How This Tool Supports Better Learning

Learning automata theory becomes easier when abstract concepts are visualized and tested immediately. Instead of only reading definitions, you can build machine behavior and see outcomes directly. This active approach increases retention and helps close gaps quickly.

The DFA calculator structure mirrors textbook notation while staying practical. You get a transition table, string execution, and deterministic trace—exactly what instructors and exam questions expect.

Frequently Asked Questions (FAQ)

Can this DFA calculator test long strings?
Yes. You can test small or large strings, and the engine processes them symbol by symbol according to your transition table.

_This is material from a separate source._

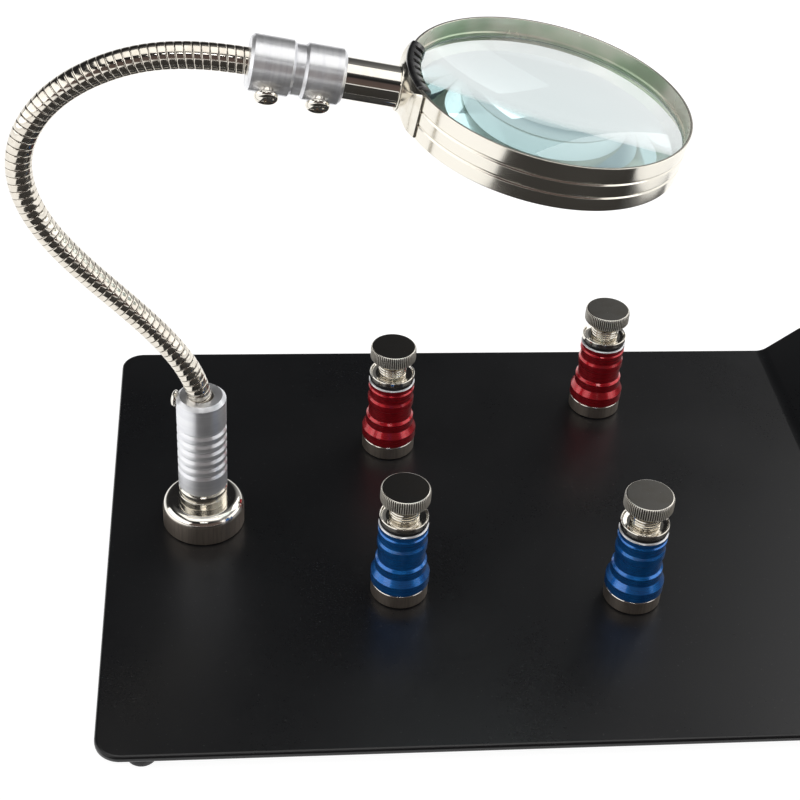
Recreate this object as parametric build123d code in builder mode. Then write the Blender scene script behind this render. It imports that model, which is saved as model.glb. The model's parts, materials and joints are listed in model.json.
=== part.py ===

Does the input support non-binary alphabets?
Yes. You can define any comma-separated symbol set such as a,b,c or custom token-like symbols.

Can I use multi-character symbols?
Yes. For multi-character symbols, enter the input string with spaces between tokens, for example: id plus id.

What happens if a symbol is not in the alphabet?
The string is rejected because the machine cannot apply a valid transition for that symbol.

Is this tool suitable for teaching and assignments?
Absolutely. It is useful for classroom demos, self-study, homework checking, and interview revision.

Conclusion

If you want a fast, accurate, and intuitive way to design and validate deterministic finite automata, a DFA calculator is one of the best tools to use. It turns formal definitions into interactive logic, helps detect mistakes immediately, and strengthens your understanding of regular languages. Use the calculator above to build your machine, run test strings, and confidently verify DFA behavior step by step.

Tip: Keep your DFA complete and deterministic by defining one transition for every (state, symbol) pair.